Cash to fund the ‘best’ for this group comes from those on wages so low that tax credits are needed to bring their standard of living up to that of a sharecropping Alabama cotton farmer circa 1934. These ‘people’ are denied the opportunity to fill the sky with feathers because stopping the conveyor belt in their fish-finger factory long enough for them to take part might hamper post-Brexit Britain’s dream of a global England.
Like the party bore that fails to register those non-verbal ‘shut-the-feck-up, this conversation’s over’ signals, the leaflet chuntered on:
‘We are a party of responsibility
‘Scottish Conservatives believe that people must take responsibility for the decisions they make and bear the consequences if they break the law. Freedom cannot exist without responsibility and respect for the rule of law.’

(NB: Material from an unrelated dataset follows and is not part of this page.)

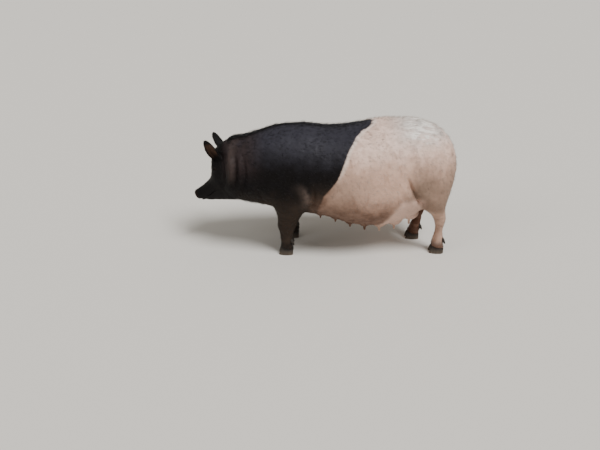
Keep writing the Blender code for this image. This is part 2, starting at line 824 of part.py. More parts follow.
def ear_sheets(root, lean, opening):
    """The inner and outer sheet of a cupped ear, as rows of points from its sunk root to its tip."""
    along = lean.normalized()
    face = (opening - along * along.dot(opening)).normalized()
    across = along.cross(face)
    start = -EAR_SUNK / EAR_LENGTH
    sheets = []
    for sign in (1, -1):
        sheet = []
        for i in range(EAR_ROWS + 1):
            place = start + (EAR_TIP_SHARE - start) * i / EAR_ROWS
            free = max(place, 0.0)
            width = EAR_HALF_WIDTH * leaf_width(free)
            curl = EAR_CURL * (1 - EAR_CURL_LOST * free)
            thickness = EAR_THICKNESS * (1 - EAR_TIP_THINNING * free)
            row = []
            for j in range(EAR_COLUMNS + 1):
                aside = 2 * j / EAR_COLUMNS - 1
                lift = sign * thickness / 2 * (1 - EAR_RIM_THINNING * abs(aside) ** EAR_RIM_POWER)
                depth = width * curl * aside**2 + EAR_BEND * free**2 + lift
                narrowed = width * aside * (1 - EAR_CURL_NARROWING * curl)
                row.append(root + along * (place * EAR_LENGTH) + across * narrowed + face * depth)
            sheet.append(row)
        sheets.append(sheet)
    return sheets


def leaf_solid(name, sheets, slot):
    """Closes two sheets of points into one leaf, split into triangles alike on both faces."""
    mesh = bmesh.new()
    inner, outer = [[[mesh.verts.new(point) for point in row] for row in sheet] for sheet in sheets]
    rows, columns = len(inner) - 1, len(inner[0]) - 1
    for sheet in (inner, outer):
        for i in range(rows):
            for j in range(columns):
                a, b = sheet[i][j], sheet[i][j + 1]
                c, d = sheet[i + 1][j + 1], sheet[i + 1][j]
                mesh.faces.new((a, b, c))
                mesh.faces.new((a, c, d))
    rim = [(i, 0) for i in range(rows)] + [(rows, j) for j in range(columns)]
    rim += [(i, columns) for i in range(rows, 0, -1)] + [(0, j) for j in range(columns, 0, -1)]
    for (i, j), (k, m) in zip(rim, rim[1:] + rim[:1]):
        mesh.faces.new((inner[i][j], inner[k][m], outer[k][m]))
        mesh.faces.new((inner[i][j], outer[k][m], outer[i][j]))
    bmesh.ops.recalc_face_normals(mesh, faces=mesh.faces)
    return add_object(name, mesh, slot)


def make_ears(head):
    """Both ears, cut clear of the head that they grow from."""
    matrix = head_matrix()
    turn = matrix.to_3x3()
    for name, ear in EARS.items():
        origin = matrix @ Vector((-EAR_AHEAD, ear.side * EAR_ASIDE, FAR))
        root, _ = surface(head, origin, turn @ Vector((0, 0, -1)))
        lean = turn @ Vector((-ear.forward, ear.side * ear.outward, 1.0))
        opening = turn @ Vector((-math.cos(ear.opens), ear.side * math.sin(ear.opens), 0))
        made = leaf_solid(name, ear_sheets(root, lean, opening), "dark_skin")
        combine(made, "DIFFERENCE", [swollen(head)])


def make_eyes(frames):
    """The eyeballs."""
    for name, side in (("eye_left", -1), ("eye_right", 1)):
        ellipsoid(name, (0, 0, 0), (EYE_RADIUS,) * 3, frames[side], EYE_RINGS, "eye")


def coronet_height(leg, x):
    """The height where a leg's claws begin, which falls from the toe to the heel."""
    stance = LEGS[leg]
    foot = stance.sections[-1]
    middle = (foot.front + foot.rear) / 2 + stride_at(stance, CLAW_HEIGHT)
    return CLAW_HEIGHT - CLAW_SLOPE * (x - middle)


def sole_outline(length, width, side):
    """The outline of a claw from its heel at x = 0: round behind, pointed at the toe, flatter inside."""
    points = []
    for c, s in oval(CLAW_SIDES, CLAW_POWER, CLAW_POWER):
        narrowing = 1 - CLAW_TOE_NARROWING * max(0.0, -c) ** CLAW_TOE_BLUNTNESS
        share = narrowing if s * side > 0 else (1 + narrowing) / 2
        points.append((length / 2 * (c - 1), width / 2 * share * s))
    return points


def make_claws(leg):
    """Two claws under a leg, with flat soles on the ground."""
    stance = LEGS[leg]
    foot = stance.sections[-1]
    rear = foot.rear + stride_at(stance, CLAW_HEIGHT)
    length = foot.rear - foot.front
    for label, side in (("inner", -stance.side), ("outer", stance.side)):
        middle = stance.side * foot.centre + side * (CLAW_WIDTH + CLAW_SPLIT) / 2
        rings = []
        for height, toe, size in CLAW_RINGS:
            ring = []
            for x, y in sole_outline(length + CLAW_TOE * toe, CLAW_WIDTH * size, side):
                top = coronet_height(leg, rear + x) - GAP * math.hypot(1, CLAW_SLOPE)
                ring.append((rear + x, middle + y, top * height))
            rings.append(ring)
        tube(f"claw_{leg[4:]}_{label}", rings, "claw_horn")


def peg(name, place, outward, profile, length, radius, slot=None):
    """A tapered peg that starts at a place and runs outward, by shares of its length and radius."""
    rings = []
    for along, size in profile:
        rings.append([(along * length, radius * size * c, radius * size * s) for c, s in oval(PEG_SIDES)])
    return tube(name, rings, slot, frame_of(place, outward, BACKWARD))


def make_dew_claws(leg, made):
    """Two dew claws behind a leg, cut clear of it."""
    stance = LEGS[leg]
    for label, side in (("inner", -stance.side), ("outer", stance.side)):
        aside = stance.side * stance.sections[-1].centre + side * DEW_SPREAD
        place, _ = surface(made, (FAR, aside, DEW_HEIGHT), (-1, 0, 0))
        down = (DEW_LEAN * Vector((1, side, 1))).normalized()
        root = place - down * DEW_SUNK
        name = f"dewclaw_{leg[4:]}_{label}"
        dew = peg(name, root, down, DEW_PROFILE, DEW_LENGTH + DEW_SUNK, DEW_RADIUS, "claw_horn")
        combine(dew, "DIFFERENCE", [swollen(made)])


def cut_cleft(leg, made):
    """Splits the toes above the claws."""
    middle = LEGS[leg].side * LEGS[leg].sections[-1].centre
    half = CLAW_SPLIT / 2
    low, high = CLAW_HEIGHT - CLEFT_OVERLAP, CLAW_HEIGHT + CLEFT_HEIGHT
    rings = [[(x, middle - half, low), (x, middle + half, low), (x, middle, high)] for x in (-FAR, FAR)]
    combine(made, "DIFFERENCE", [tube("cleft", rings)])


def finish_feet(legs):
    """Ends each leg on the slope of its claws, makes claws and dew claws, and splits the toes."""
    for leg, made in legs.items():
        below = []
        for y in (-FAR, FAR):
            corners = [(x, y, coronet_height(leg, x)) for x in (-FAR, FAR)]
            below.append([(-FAR, y, -FAR), *corners, (FAR, y, -FAR)])
        combine(made, "DIFFERENCE", [tube("below", below)])
        make_claws(leg)
        make_dew_claws(leg, made)
        cut_cleft(leg, made)


def add_teats(torso):
    """Sinks the teats into the belly in two rows."""
    teats = []
    for x, spread, length, _ in teat_places():
        for side in SIDES:
            place, _ = surface(torso, (x, side * spread, -FAR), (0, 0, 1))
            down = (TEAT_LEAN * Vector((1, side, 1))).normalized()
            root = place - down * TEAT_SUNK
            teats.append(peg("teat", root, down, TEAT_PROFILE, length + TEAT_SUNK, TEAT_RADIUS))
    combine(torso, "UNION", teats)


def tail_path(torso):
    """Points along the tail: out of the rump, over and down."""
    root, _ = surface(torso, (FAR, TAIL_ASIDE, TAIL_HEIGHT), (-1, 0, 0))
    corners = [
        root + Vector((-TAIL_SUNK, 0, TAIL_ARCH)),
        root + Vector((TAIL_REACH, 0, TAIL_ARCH)),
        root + Vector((TAIL_REACH, TAIL_SWING / 4, -TAIL_DROP / 2)),
        root + Vector((TAIL_REACH * TAIL_TUCK, TAIL_SWING, -TAIL_DROP)),
    ]
    points = []
    for i in range(TAIL_RINGS):
        t = i / (TAIL_RINGS - 1)
        weights = ((1 - t) ** 3, 3 * t * (1 - t) ** 2, 3 * t * t * (1 - t), t**3)
        points.append(sum((corner * weight for corner, weight in zip(corners, weights)), Vector()))
    return points


def path_rings(points, radii, flatness, sides):
    """Rings square to a path that keeps to one side, flattened from front to back by a share."""
    rings = []
    for i, (point, radius) in enumerate(zip(points, radii)):
        ahead = points[min(i + 1, len(points) - 1)] - points[max(i - 1, 0)]
        frame = frame_of(point, ahead, SIDEWAYS)
        rings.append([frame @ Vector((0, radius * flatness * c, radius * s)) for c, s in oval(sides)])
    return rings


def make_tail(torso):
    """The hanging tail, cut clear of the rump, and the tuft at its end."""
    points = tail_path(torso)
    radii = np.linspace(TAIL_RADIUS, TAIL_TIP_RADIUS, TAIL_RINGS)
    tail = tube("tail", path_rings(points, radii, TAIL_FLATNESS, TAIL_SIDES), "pale_skin")
    combine(tail, "DIFFERENCE", [swollen(torso)])
    along = (points[-1] - points[-2]).normalized()
    make_tuft(points[-1] + along * GAP, along)


def make_tuft(start, along):
    """Flat tapered locks that fan out from a short core and overlap."""
    core = [start + along * reach for reach, _ in TUFT_CORE]
    radii = [radius for _, radius in TUFT_CORE]
    tuft = tube("tail_tuft", path_rings(core, radii, TAIL_FLATNESS, TUFT_CORE_SIDES), "bristle")
    locks = []
    for i in range(TUFT_LOCKS):
        angle = 2 * math.pi * i * TUFT_TURN
        share = (i + 0.5) / TUFT_LOCKS
        splay = TUFT_SPLAY * (TUFT_SPLAY_INSIDE + (1 - TUFT_SPLAY_INSIDE) * share)
        out = Vector((math.cos(angle), math.sin(angle), 0)) * splay
        length = TUFT_LENGTH * (1 - TUFT_SHORTENING * share)
        sunk = TUFT_ROOTS[1] + (TUFT_ROOTS[0] - TUFT_ROOTS[1]) * share
        root = start + along * sunk + out * TUFT_ROOT_SPREAD
        spine = [root + along * length * t + out * t**TUFT_CURVE for t, _ in LOCK_PROFILE]
        widths = [radius for _, radius in LOCK_PROFILE]
        locks.append(tube("lock", path_rings(spine, widths, LOCK_FLATNESS, LOCK_SIDES)))
    combine(tuft, "UNION", locks)


def shade(made):
    """Smooth shading, with hard edges only where faces turn sharply."""
    made.data.shade_smooth()
    made.data.set_sharp_from_angle(angle=SHARP_ANGLE)


def stand_over_origin(parts):
    """Slides everything along the floor until the middle of its box is over the origin."""
    corners = np.array([vert.co for made in parts for vert in made.data.vertices])
    middle = (corners.min(0) + corners.max(0)) / 2
    slide = Matrix.Translation((-middle[0], -middle[1], 0))
    for made in parts:
        made.data.transform(slide)


def build():
    for existing in list(bpy.data.objects):
        bpy.data.objects.remove(existing)
    torso, head, legs = part_body(body_skin())
    frames = eye_frames(head)
    shape_lids(head, frames)
    shape_mouth(head)
    make_eyes(frames)
    make_ears(head)
    make_snout()
    finish_feet(legs)
    make_tail(torso)
    add_teats(torso)
    parts = list(bpy.context.scene.collection.objects)
    stand_over_origin(parts)
    for made in parts:
        shade(made)


build()
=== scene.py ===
"""The looks of a life-size domestic sow: one skin, eyes, claws, bristles and a plain studio.

Metres, +Z up. She faces -X and her left side is towards -Y and the camera.
"""

import math
from collections import namedtuple
from contextlib import contextmanager

import bmesh
import bpy
import numpy as np
from mathutils import Euler, Matrix, Vector
from mathutils.bvhtree import BVHTree


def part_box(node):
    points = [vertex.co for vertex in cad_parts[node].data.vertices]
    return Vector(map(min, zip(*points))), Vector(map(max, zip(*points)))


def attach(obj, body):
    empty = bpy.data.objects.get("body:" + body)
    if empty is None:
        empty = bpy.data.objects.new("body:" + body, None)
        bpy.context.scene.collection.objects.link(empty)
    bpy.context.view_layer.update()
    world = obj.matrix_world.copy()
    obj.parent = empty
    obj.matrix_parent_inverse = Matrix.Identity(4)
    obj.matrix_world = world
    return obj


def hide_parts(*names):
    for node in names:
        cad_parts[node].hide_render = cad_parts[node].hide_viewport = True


bl_info = {
    "name": "Life-Size Sow",
    "version": (1, 0, 0),
    "blender": (4, 5, 0),
    "location": "View3D > Sidebar > Sow",
    "description": "Dresses the solids of a standing sow in skin, bristles, eyes and claws",
    "category": "Add Mesh",
}

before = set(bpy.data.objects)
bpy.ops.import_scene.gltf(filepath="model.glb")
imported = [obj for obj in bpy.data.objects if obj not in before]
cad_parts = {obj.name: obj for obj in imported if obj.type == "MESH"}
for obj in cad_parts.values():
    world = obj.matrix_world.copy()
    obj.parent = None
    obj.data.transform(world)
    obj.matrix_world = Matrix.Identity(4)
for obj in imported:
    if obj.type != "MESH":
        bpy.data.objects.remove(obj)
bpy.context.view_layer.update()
BOXES = {node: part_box(node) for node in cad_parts}

BODY = "root"
SIDES = {"left": -1, "right": 1}
FEET = ("fore_left", "fore_right", "hind_left", "hind_right")
LEG_NODES = tuple("leg_" + foot for foot in FEET)
EAR_NODES = ("ear_left", "ear_right")
FLESH_NODES = ("torso", "neck", "head", "snout", "tail") + EAR_NODES + LEG_NODES
# Further than anything on her, where a search starts
FAR = 2.0


def middle_of(node):
    """The middle of a CAD node's box."""
    low, high = BOXES[node]
    return (low + high) / 2


# The head's own frame looks along -X before it turns aside and dips; the eyes give its origin
HEAD_TURN = math.radians(10)
HEAD_DIP = math.radians(26)
HEAD_AXES = Matrix.Rotation(-HEAD_TURN, 3, "Z") @ Matrix.Rotation(-HEAD_DIP, 3, "Y")
HEAD_BACK = HEAD_AXES @ Vector((1, 0, 0))
HEAD_UP = HEAD_AXES @ Vector((0, 0, 1))
EYES = {side: middle_of("eye_" + side) for side in SIDES}
EYE_AHEAD = 0.0517
EYE_UP = 0.0982
EYE_OUTWARD = Vector((-0.344, 0.889, 0.304))
HEAD_CENTRE = (EYES["left"] + EYES["right"]) / 2 - HEAD_AXES @ Vector((-EYE_AHEAD, 0, EYE_UP))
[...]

Remember, there’s the Scottish Conservatives and there’s real people living in the real world (See under ‘Chalk’ and ‘Cheese’). Never confuse the two.
The man in the chip shop queue, whom Mrs May claims to champion — the hard-working, the just-about-managing, the half-starved food bank frequenters, the frivolously sanctioned — these people break laws. Scottish Conservative apparatchiks, by contrast, loup to the skirl of a different bagpipe. They need a justice system that takes a laissez-faire approach to their wrong-doing to accommodate the Sturm und Dung of the modern political Zoot-ghost (I never knew you were almost multi-lingual, Cuddis. If only you could write in legible English. Ed.)
Activities the Scottish Tories designate non-bad include: Campaign overspending, expenses fiddling, bank fraud, LIBOR fixing, project-fearing the elderly and sanctioning the vulnerable.
Poking Tory propaganda with a forked stick matters. Especially now that the Brexit charabanc, with Theresa Mayhem’s bony hands gripping the wheel and Clippy-in-Chief, Ruth Whatshername hauling passengers on board, is poised to shaft Scotland right, left and centre-right when it nose-dives over the white cliffs of Dover into the watery grave it deserves, with millions of Scots desperately trying to scramble into the lifeboats (Brilliantly-mixed metaphors, Cudd. But do charabancs have lifeboats? Ed.)